Starting a new job is always difficult. Everything is new — new workplace, new boss, new colleagues, new tasks and, sometimes, like it was in my case, a completely new industry. I have recently been moving between two different companies. It was a compelling experience and I want to share what I have learned.
I’ve transitioned from the position of Research Scientist at Pindrop, an American start-up which provides authentication and fraud detection for voice interactions, to being a Data Scientist at LYTT. LYTT (pronounced ‘light’) is a startup that delivers real-time downhole analytics for the oil and gas industry. The company is a pioneer in the field of using distributed fiber optic sensing for capturing temperature and sounds underground to detect subterranean events using machine learning-based models.
LYTT picked me for my background in audio processing, I received my PhD with a thesis on “Audio signal processing for context-aware applications” and then I have worked in acoustic and speech processing for fraud detection.
On my first day at LYTT I was given a clear task: they wanted me to apply my experience in audio processing to Distributed Acoustic Sensing (DAS) data. DAS is a technology that uses a fiber optic cable (the same cables used for delivering broadband internet connection) as a sensing device. I was asked to work on data collected from a new type of well and build an inflow profile of the well.
In short, building an inflow profile consists of answering 3 questions:
To me, this was unquestionably an impossible task because at that time I had no experience with fiber optics, no knowledge of the oil and gas industry and whilst LYTT had a lot of data from many different wells across the world this was their first job on a totally different type of well.
In addition, LYTT had already committed to the customer that we would have had the job done in 4 weeks. I thought they were crazy!
Prad, one of LYTT’s co-founders, believed that I could do it so I trusted him and started working on it, addressing one problem at the time.
I had no experience with fiber optics and before interviewing with LYTT I didn’t even know the existence of DAS. I had to quickly learn how DAS work. Basically, the propagation of the light through the fiber is marginally affected by the strain of the fiber, DAS exploits this marginal signal effectively transforming a 5km fiber into an array of 5,000 microphones spaced 1m apart from each other. Once I understood this similarity I immediately realized that this was something I could work with — I knew how microphone arrays work and I knew how to extract meaningful features from an acoustic signal.

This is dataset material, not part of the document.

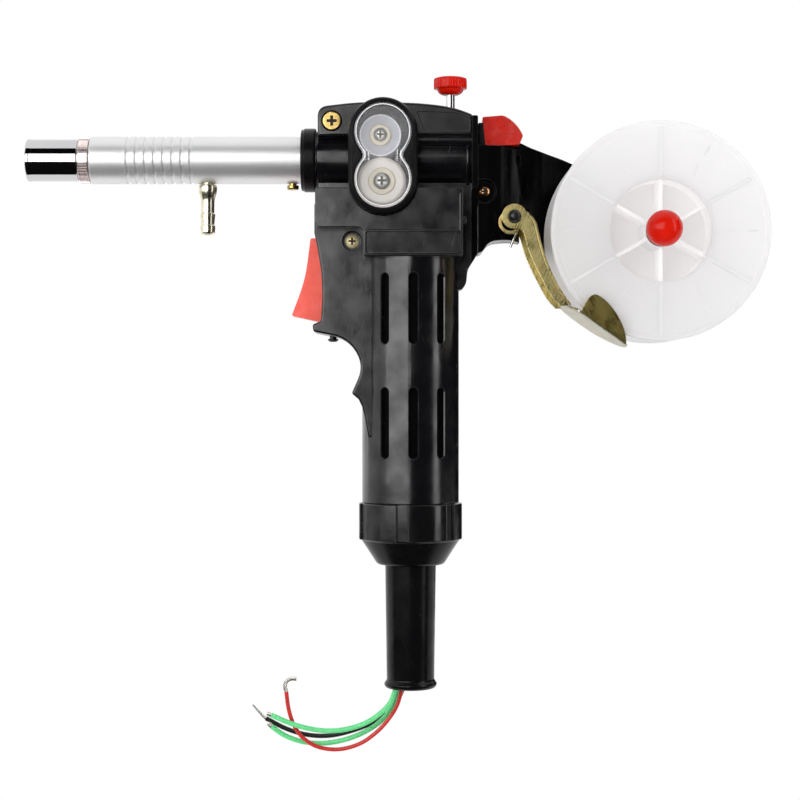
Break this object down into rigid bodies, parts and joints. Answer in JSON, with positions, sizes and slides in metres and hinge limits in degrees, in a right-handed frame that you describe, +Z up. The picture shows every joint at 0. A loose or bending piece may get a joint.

I had no knowledge of the oil and gas industry and I didn’t know how wells are operated. I leveraged on my colleagues expertise: at LYTT we have many talented people with different expertise, I asked our Well Engineers how a well is drilled, I asked Petroleum Engineers how oil and gas are produced, I asked Petrophysicists how they differentiate between rocks, I asked our Geophysicists how sound propagates underground and underwater and I asked Data Scientists how fluid flowing underground affects the acoustic signal. I have learned that wells produce oil and gas for the majority of the time, however, they occasionally produce sand. Sand being solid makes a distinctive noise which is very different from the one generated by fluids. That rang a bell: I knew how to detect anomalies, it is what some of the models used for fraud detection do and so, for this task, sand was my fraudster.
LYTT had a lot of data from many oil wells but this was the first job on a different type of well, I had to improvise. The only DAS data related to the study we were looking at was from a lab environment that LYTT had acquired from a testing facility where different well and reservoir conditions i.e. different fluids (oil, water, gas), the rate they flow at, the mixtures of fluids and the mixtures of fluids and sand were simulated. The only problem was that the lab facility tested different rates to those observed in a real producing well. The solution here was to understand exactly how to calibrate my data: I needed to transform both the lab and the real-world data in such a way that they were independent of the rates.
I was then able to start building the inflow profile.
Going back to the beginning of my article, I was able to answer the first questions within my first week i.e. “Where?”
Fiber optics can provide temperature (Distributed Temperature Sensing or “DTS”) data along with acoustic data so I combined DAS with DTS and built a machine learning model able to predict whether a certain zone was producing fluid or not.
The following week I focused on the second question: “How much?”
This was the most difficult question because I had no reference point. I had to use the lab data and combine this with physics-based models to understand which depth was producing more and then quantify the inflow rate.
The third week I have tackled the third question: “What?”
I thought this was an easy question, I was expecting a hydrocarbon well to produce just one type of hydrocarbon. Well (pun intended), I’ve learned that downhole sometimes when people say oil well that does not mean the well produces oil alone. There are multiple fluid types that get produced. Hydrocarbon wells can produce water too. I had to build another machine learning based model to classify what fluid was flowing into the pipe.
There was one last question to answer: “Is the well producing sand?”
For answering this question I leveraged LYTT experience in sand management and I combined it my expertise in anomaly detection to build a sand log that showed where and when the well had produced sand.
Job done! Delivered to the customer in 4 weeks!
This month I went from knowing nothing about DAS and the oil industry to providing a full inflow profile for a new type of well. This was my first month at LYTT speed.